Management-related features also matter more than people sometimes realize. A well-designed entrance, visible rules, clear plot numbering, centralized water points, and shared work areas can make day-to-day use much smoother. Safety and visibility are important as well, especially in urban settings where gardens must feel inviting and well cared for. If the garden is intended for children, seniors, or first-time growers, educational signage and easy-to-maintain beds can make a major difference. Ultimately, a successful community garden is not just a place where plants can grow; it is a place where people can participate consistently, comfortably, and with a strong sense of ownership.

What site features are most important for a successful urban farm?

For an urban farm, the most important features are the ones that support productivity, consistency, and efficient operations. That starts with fundamentals such as full sun, dependable water, secure land access, and soil that is either safe for food production or managed through raised beds and imported growing media. From there, the site needs infrastructure that supports commercial or programmatic farming: propagation space, organized bed systems, irrigation, wash-pack stations, storage for tools and amendments, compost handling, and secure fencing. If the farm uses intensive production methods, every square foot and every movement path need to be planned carefully.

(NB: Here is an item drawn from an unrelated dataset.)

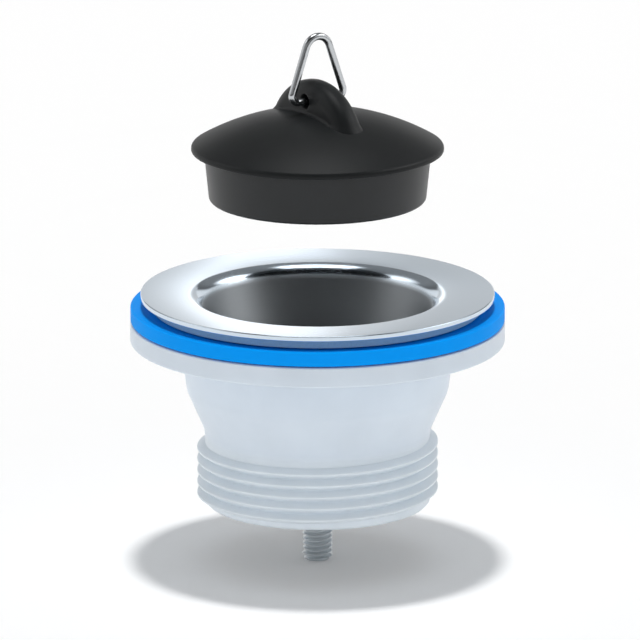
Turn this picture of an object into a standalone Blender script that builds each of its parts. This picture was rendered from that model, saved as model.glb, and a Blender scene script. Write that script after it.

Post-harvest and distribution features are especially important on urban farms because they are often what separates a productive garden from a true farming operation. Clean harvest handling areas, refrigeration or cool storage, protected packing space, and vehicle access for deliveries can significantly affect crop quality and profitability. Labor efficiency is another major factor, so the site should minimize unnecessary hauling, awkward circulation, and scattered infrastructure. Depending on the mission, an urban farm may also need classroom space, volunteer management areas, retail points, or offices, but those should be integrated in a way that does not compromise production flow. In practice, a successful urban farm is designed as a working system, not just a collection of growing beds.